* [Description of the task]
Only the lines from the start of the material through the line containing "# The origin is the middle of the underside." are to be extracted, exactly as they appear.

* [Rows from a 3D modeling dataset]
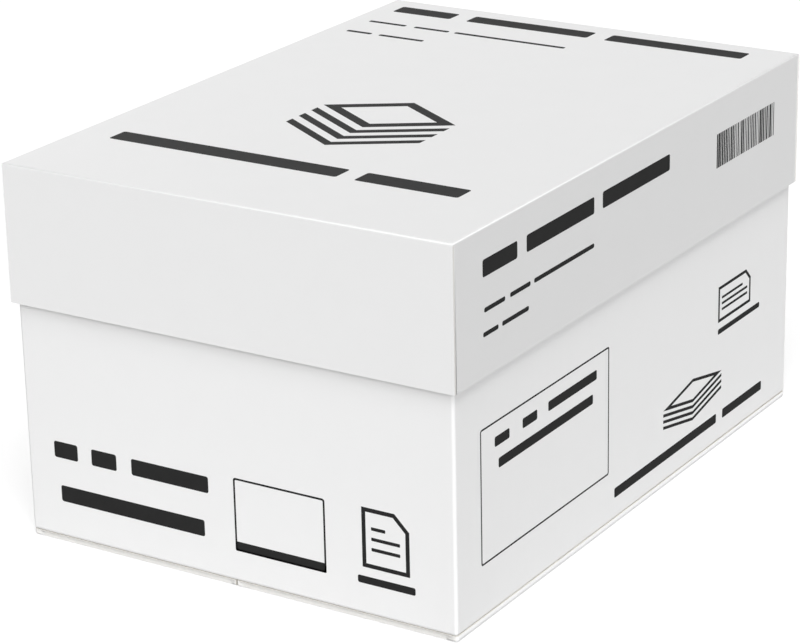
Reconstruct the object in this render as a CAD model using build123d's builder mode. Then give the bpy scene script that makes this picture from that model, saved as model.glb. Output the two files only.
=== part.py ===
from build123d import *
import os

# Carton of A4 copy paper: a folded base with glued bottom flaps, a lid that lifts off,
# and a stack of wrapped reams inside.
# Millimetres. X runs along the short side, Y along the long side, +Z is up.
# The origin is the middle of the underside.

# Reams: A4 sheets in a glued paper wrapper
sheet_width = 210.0
sheet_length = 297.0
sheet_thickness = 0.108
sheets_per_ream = 500
wrapper_thickness = 0.2
ream_edge_radius = 0.8
end_fold_step = 0.25  # each of the two folds on an end stands this far out
end_fold_reach = 33.0  # how far up or down the end a fold comes
ream_names = ["ream_bottom", "ream_middle", "ream_top"]

# Base: B-flute board, one blank
base_board = 3.0
base_fold_radius = 1.5  # outside of a creased fold
ream_side_gap = 1.3  # ream to long wall
ream_tab_play = 1.3  # ream to the joint tab behind a short wall
headroom = 2.5  # top ream to the rim
flap_meeting_gap = 1.0  # between the two outer bottom flaps
outer_flap_setback = 0.3  # outer flap's ends, behind the short walls
inner_flap_setback = 1.0  # inner flap's sides, clear of the long walls
joint_tab_width = 35.0
joint_tab_thickness = 2.0  # board pressed under the glue
joint_tab_setback = 4.0  # tab above the flaps and below the rim
joint_tab_taper = 6.0

# Lid: E-flute board, one blank
lid_board = 1.3
lid_fold_radius = 0.9  # outside of a creased fold
lid_depth = 63.0
lid_side_play = 0.7  # long walls to the base
lid_tab_play = 0.3  # corner tabs to the base
corner_tab_width = 32.0
corner_tab_thickness = 0.8  # board pressed under the glue
corner_tab_setback = 2.0  # tab below the top panel and above the lower edge
corner_tab_taper = 8.0
corner_crease_radius = 0.5  # where a long wall turns in behind a short wall

# Sizes that follow
ream_width = sheet_width + 2 * wrapper_thickness
ream_body_length = sheet_length + 2 * wrapper_thickness
ream_length = ream_body_length + 4 * end_fold_step
ream_height = sheets_per_ream * sheet_thickness + 2 * wrapper_thickness

base_inside_width = ream_width + 2 * ream_side_gap
base_inside_length = ream_length + 2 * (joint_tab_thickness + ream_tab_play)
base_width = base_inside_width + 2 * base_board
base_length = base_inside_length + 2 * base_board
base_floor = 2 * base_board  # the inner flaps lie on the outer flaps
base_height = base_floor + len(ream_names) * ream_height + headroom

lid_inside_width = base_width + 2 * lid_side_play
lid_inside_length = base_length + 2 * (corner_tab_thickness + lid_tab_play)
lid_width = lid_inside_width + 2 * lid_board
lid_length = lid_inside_length + 2 * lid_board
lid_underside = base_height  # the top panel rests on the rim
lid_top = lid_underside + lid_board
lid_lower_edge = lid_top - lid_depth

os.makedirs("parts", exist_ok=True)


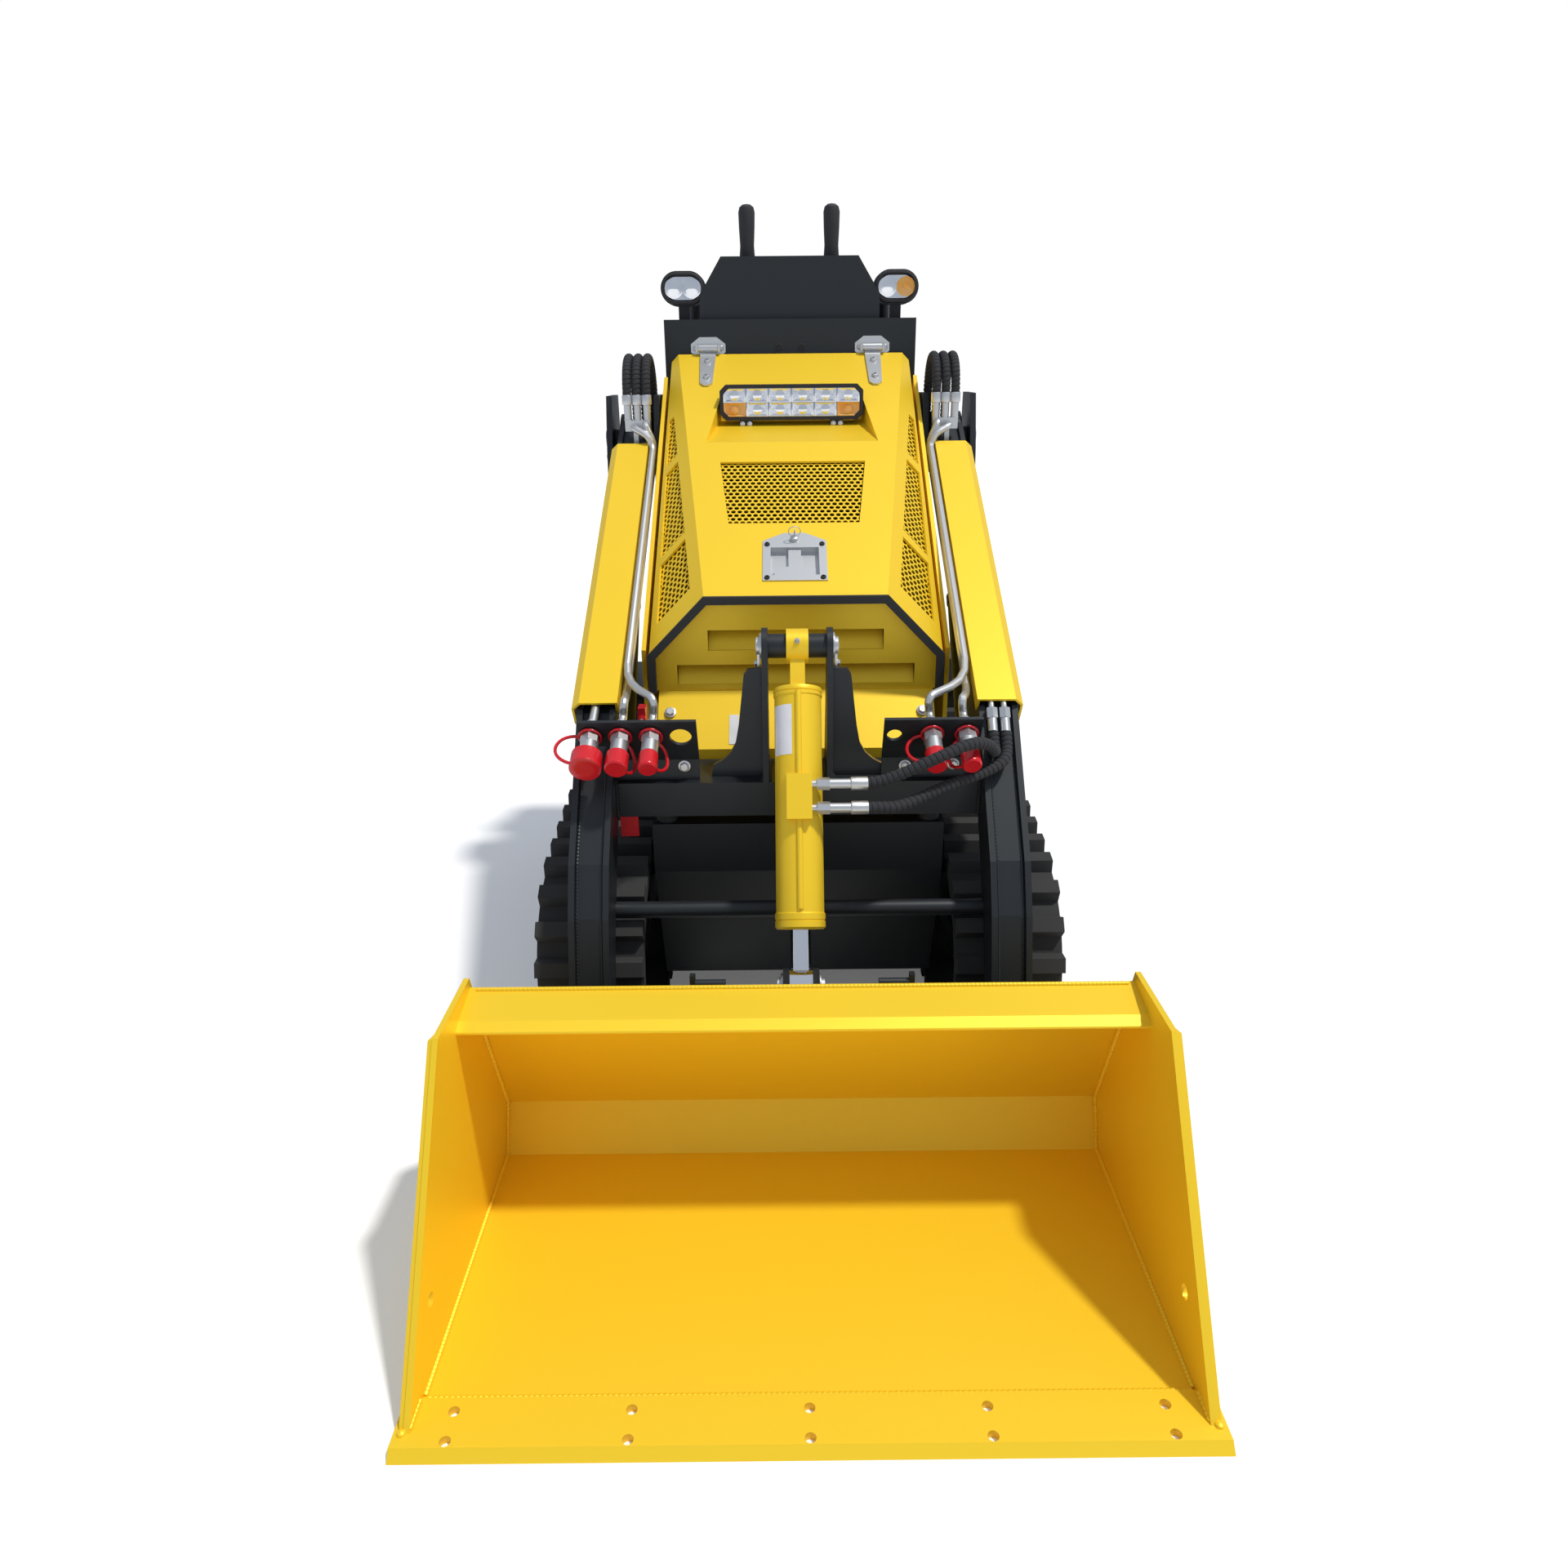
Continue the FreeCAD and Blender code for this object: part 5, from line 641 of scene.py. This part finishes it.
class HoodFasteners(bpy.types.Operator):
    """Adds the screws of hinges, latch, ledge and panels, and the latch's key ring"""
    bl_idname = "loader.hood_fasteners"
    bl_label = "Hood fasteners"

    def execute(self, context):
        piece = Piece("hood_screws", "zinc_steel")
        for side in (-1, 1):
            for y in (1632, 1578):
                piece.screw(on_hood(181 * side, y, 4.4), HOOD_UP, 7.5)
        piece.use("black_plastic")
        for x, y in ((-50, 1017), (50, 1017), (-50, 1096), (50, 1096)):
            piece.screw(on_hood(x, y, 2.4), HOOD_UP, 5.0)
        piece.use("zinc_steel")
        piece.lathe(on_hood(0, 1108, 2.2), HOOD_UP, ((0, 8), (5, 7.6), (6, 6.2)), 20)
        key = on_hood(0, 1108, 8)
        piece.slab([key + X * -1.2, key + X * 1.2, key + X * 1.2 + HOOD_UP * 14,
                    key + X * -1.2 + HOOD_UP * 14], Vector((0, 5, 3)), 0.5)
        ring = [key + HOOD_UP * (12 + 11 * math.sin(turn)) + X * (11 * math.cos(turn)) + Y * 2
                for turn in [math.tau * number / 24 for number in range(25)]]
        piece.tube(ring, 0.9, 6, ends=False)
        piece.done("hood", "zinc_steel")

        piece = Piece("body_screws", "zinc_steel")
        for side in (-1, 1):
            for x in (-28, 28):
                piece.screw((181 * side + x, 1670, 1229.5), (0, -1, 0), 6.0)
            piece.bolt((226 * side, 952, 617.8), (0, -0.716, 0.698), 7.0)
            for y in (1030, 1110):
                piece.bolt((278 * side, y, 560), (side, 0, 0), 6.5)
        piece.use("black_plastic")
        for x in (-25, 25):
            piece.lathe((x, 1674, 1230.5), (0, -1, 0),
                        ((0, 7.5), (1.6, 7.0), (1.8, 5.0), (0.6, 4.4)), 20)
        piece.use("label_film")
        low, high = Vector((-120, 909, 571.0)), Vector((-120, 950, 613.0))
        piece.slab([low, low + X * 17, high + X * 17, high], Vector((0, -0.72, 0.70)), 0.3)
        piece.done("chassis", "zinc_steel")
        return {"FINISHED"}


# Couplers, cylinders and pins.
LEAN = math.radians(25)
FLANGE_UP = Vector((0, -math.sin(LEAN), math.cos(LEAN)))
FLANGE_THROUGH = Vector((0, math.cos(LEAN), math.sin(LEAN)))
# X, radius of the cap, and the way that its strap bows out.
COUPLERS = ((-339, 26, -1.0, 0.1), (-290, 19, 0.5, -0.9), (-240, 16, 0.6, -0.8), (219, 17, -1.0, -0.2),
            (275, 16, -0.7, -0.8))


def on_coupler(x, distance, rise=57.0):
    """A place on a coupler's axis, this far back from its bracket."""
    return Vector((x, 800, 584)) + FLANGE_UP * rise + FLANGE_THROUGH * distance


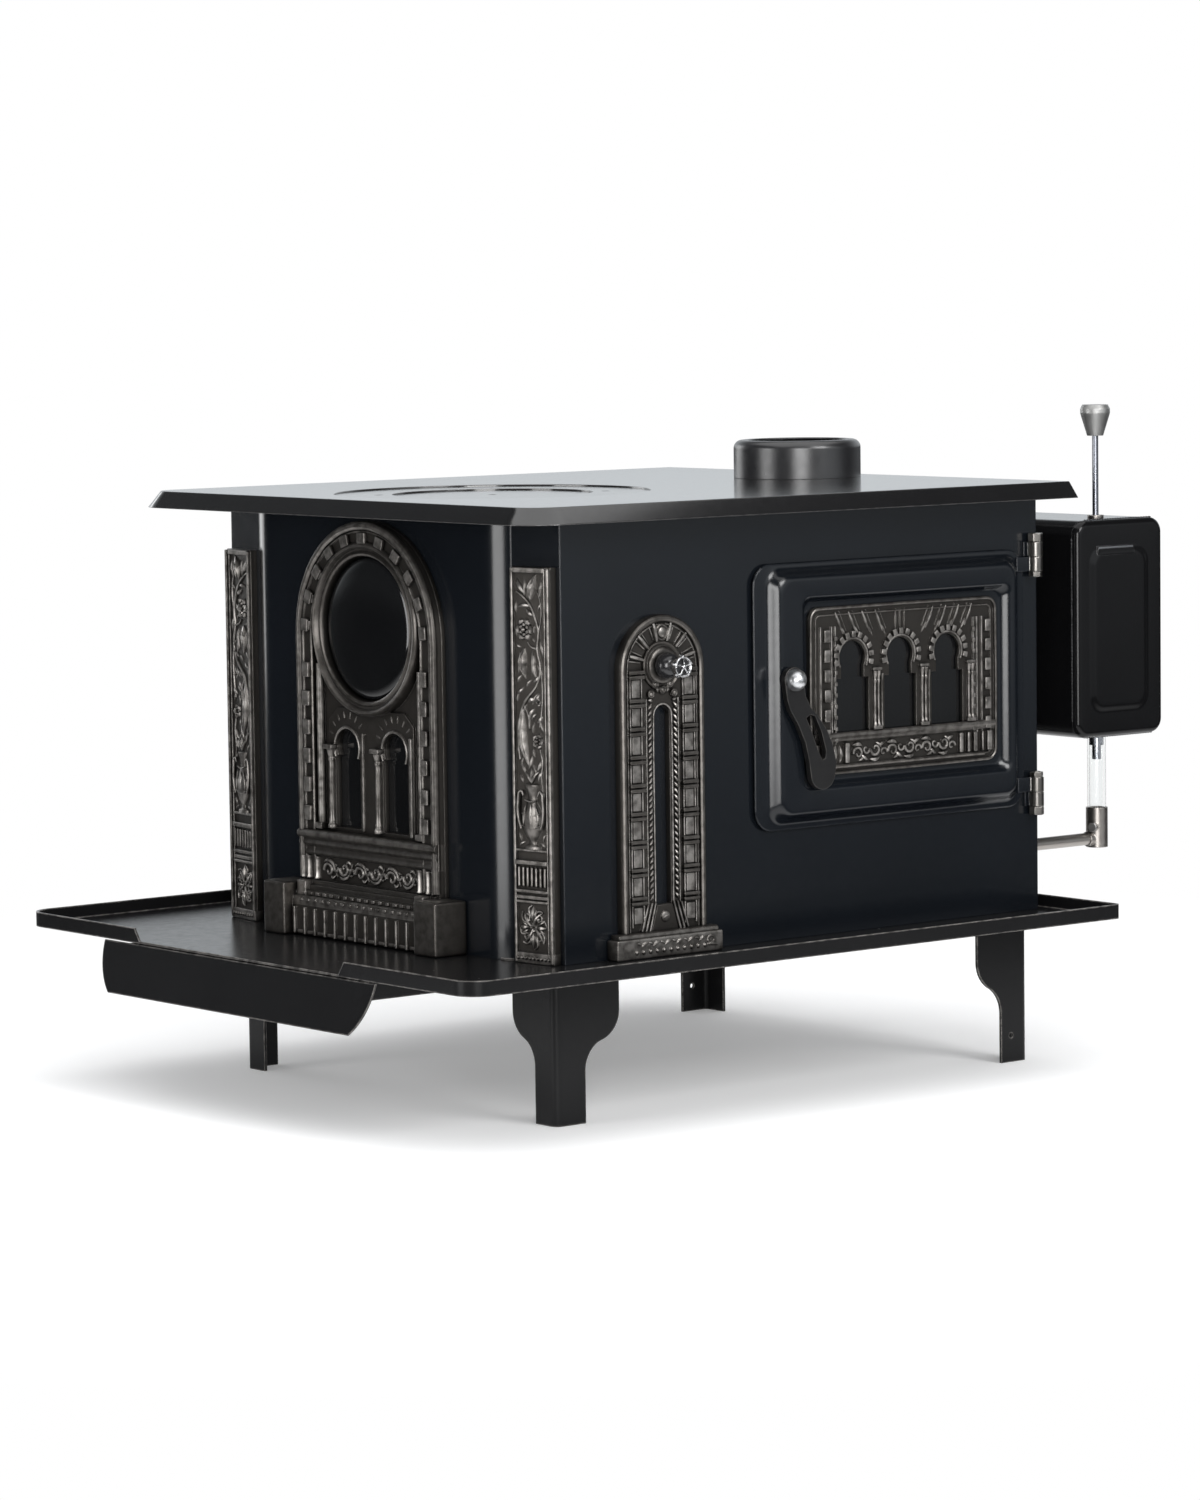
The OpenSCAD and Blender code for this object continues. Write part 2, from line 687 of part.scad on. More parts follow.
module door_casting() {
  x0 = xs + 7;
  y0 = dy0 + 62;
  y1 = dy1 - 41;
  z0 = dz0 + 48;
  z1 = dz0 + 205;
  ym = dy0 + 175.5;
  color([0.16, 0.15, 0.135]) at() difference() {
    union() {
      side(x0, 4) rr(y0, z0, y1, z1, 12);
      // double border
      side(x0 + 4, 3.5) difference() {
        rr(y0, z0, y1, z1, 12);
        rr(y0 + 4, z0 + 4, y1 - 4, z1 - 4, 8);
      }
      side(x0 + 4, 2.5) difference() {
        rr(y0 + 17, z0 + 6, y1 - 17, z1 - 8, 3);
        rr(y0 + 20, z0 + 9, y1 - 20, z1 - 11, 2);
      }
      // brick courses down both sides
      for (s = [y0 + 6, y1 - 15], i = [0:5]) translate([x0 + 4, s, z0 + 24 + i * 20]) cube([2.5, 9, 12]);
      // sloped roof ribs, four each way
      for (i = [0:3]) {
        translate([x0 + 4, y0 + 36 + i * 17, z1 - 12]) rotate([24, 0, 0]) translate([0, -1.5, -24])
          cube([3, 3, 24]);
        translate([x0 + 4, y1 - 36 - i * 17, z1 - 12]) rotate([-24, 0, 0]) translate([0, -1.5, -24])
          cube([3, 3, 24]);
      }
      // arch rims over the three lights
      for (s = [-1:1]) translate([x0 + 4, ym + s * 59.5, dz0 + 156]) rotate([0, 90, 0]) difference() {
        cylinder(r = 21, h = 2.5, $fn = 64);
        translate([0, -30, -1]) cube([30, 60, 5]);
      }
      // columns with caps and feet
      for (s = [-1.5:1:1.5]) translate([x0 + 4, ym + s * 59.5, z0]) {
        translate([0.8, 0, 36]) cylinder(r = 4.5, h = 52, $fn = 32);
        for (z = [32, 86]) translate([-1, -6, z]) cube([5.5, 12, 6]);
      }
      // moulding and panel band under the lights
      translate([x0 + 4, y0 + 18, z0 + 29]) cube([4, y1 - y0 - 36, 3]);
      translate([x0 + 4, y0 + 18, z0 + 6]) cube([3.5, y1 - y0 - 36, 3]);
      for (y = [y0 + 30, y1 - 48, y1 - 36, y1 - 26]) translate([x0 + 4, y, z0 + 7]) cube([3.5, 4, 23]);
    }
    for (s = [-1:1]) side(xs, 30) door_light_2d(ym + s * 59.5);
    translate([x0 - 1, 0, 0]) at_door_screws() cylinder(r = 2.53, h = 4.4, $fn = 32);
  }
}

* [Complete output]
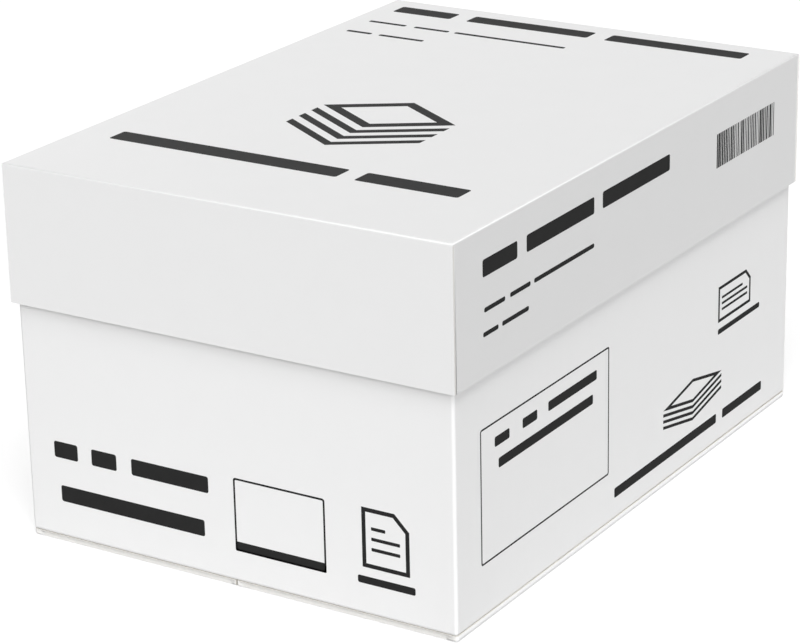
Reconstruct the object in this render as a CAD model using build123d's builder mode. Then give the bpy scene script that makes this picture from that model, saved as model.glb. Output the two files only.
=== part.py ===
from build123d import *
import os

# Carton of A4 copy paper: a folded base with glued bottom flaps, a lid that lifts off,
# and a stack of wrapped reams inside.
# Millimetres. X runs along the short side, Y along the long side, +Z is up.
# The origin is the middle of the underside.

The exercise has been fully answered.